Article 11 of the Pandemic Agreement calls for potential waivers on intellectual property protections for pandemics under the authority of the Agreement on Trade-Related Aspects of Intellectual Property Rights (TRIPS). This is a World Trade Organization (WTO) agreement that agrees WTO members to basic intellectual property (IP) rules and allows for waivers under extraordinary circumstances. Supporters argue this would allow an expansion of manufacturing capacity for pharmaceuticals, however, critics contend that waiving IP protections might reduce incentives for firms to create these life-saving treatments in the first place.
Overall, these provisions grant the WHO more power and responsibility during pandemics in an attempt to strengthen the rules-based health governance of pandemics. However, this approach overlooks the underlying issue with the WHO’s response, lack of political insulation and dependence on China.
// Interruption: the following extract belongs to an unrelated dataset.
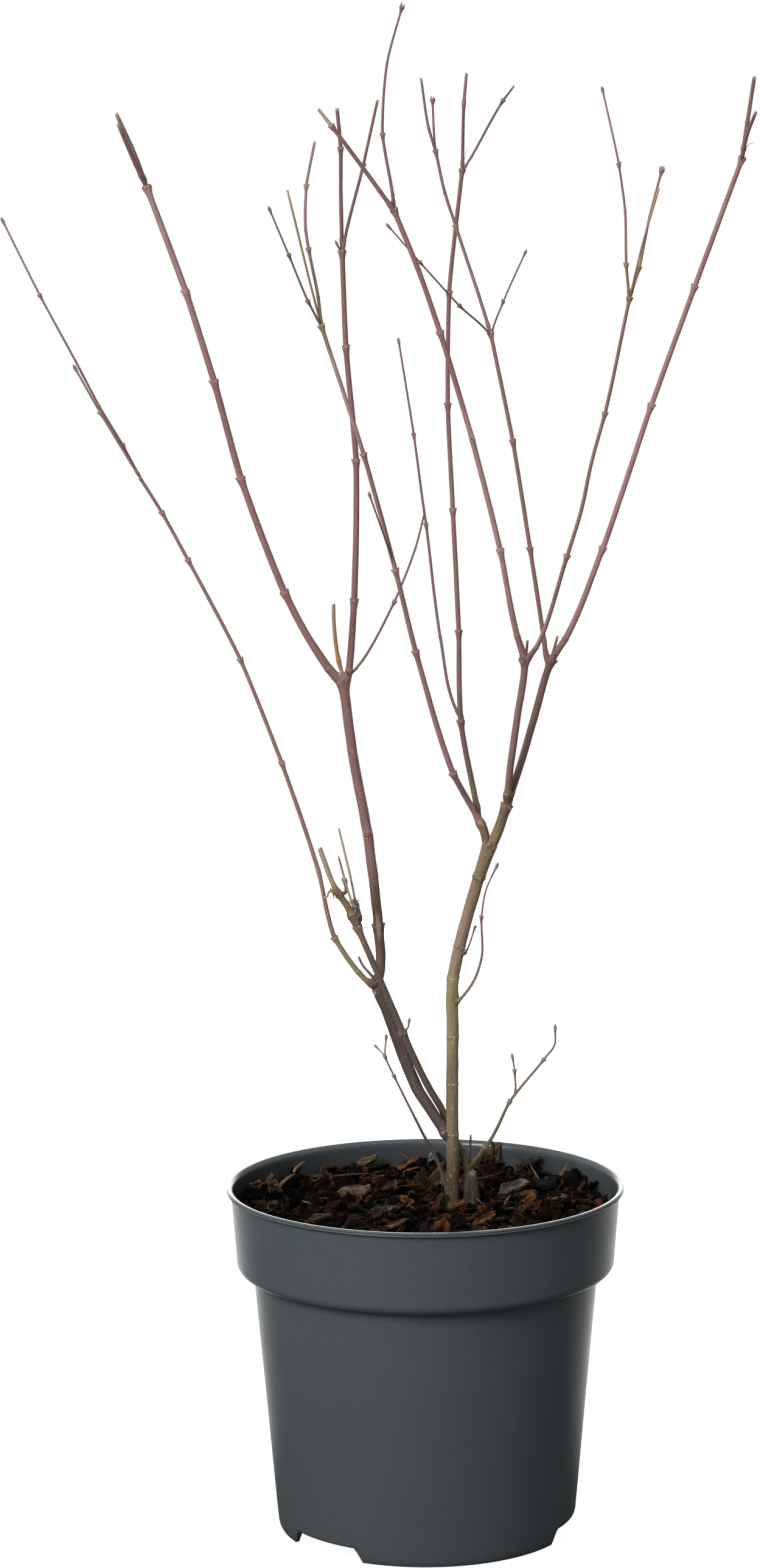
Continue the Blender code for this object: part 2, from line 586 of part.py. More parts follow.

This raises questions about whether the United States should support a treaty without ensuring its national interests are safeguarded and confirming that the organization will operate in good-faith.
Conclusion
The COVID-19 pandemic underscored the importance of international legal obligations in addressing global health crises while exposing significant gaps in existing frameworks. Instruments like the International Health Regulations (IHR) establish foundational obligations for member states, including early detection, information sharing, and mitigation strategies. However, the non-binding nature of compliance mechanisms and the lack of enforcement have severely limited the effectiveness of these agreements. WHO’s challenges in timely response and political insulation highlight the need to clarify the WHO’s authority, strengthen enforcement provisions, and ensure greater transparency—reforms that could mitigate political pressures and promote equitable distribution of resources during pandemics.
As pandemics are predicted to become more frequent due to factors like climate change and urbanization, the need for a stronger legal framework and robust international cooperation is more urgent than ever. Member states and the WHO must prioritize reform efforts to address current shortcomings and bolster global health governance. The lessons of COVID-19 should inspire a renewed commitment to preparedness and collaboration, laying the foundation for a more resilient and equitable response to future pandemics.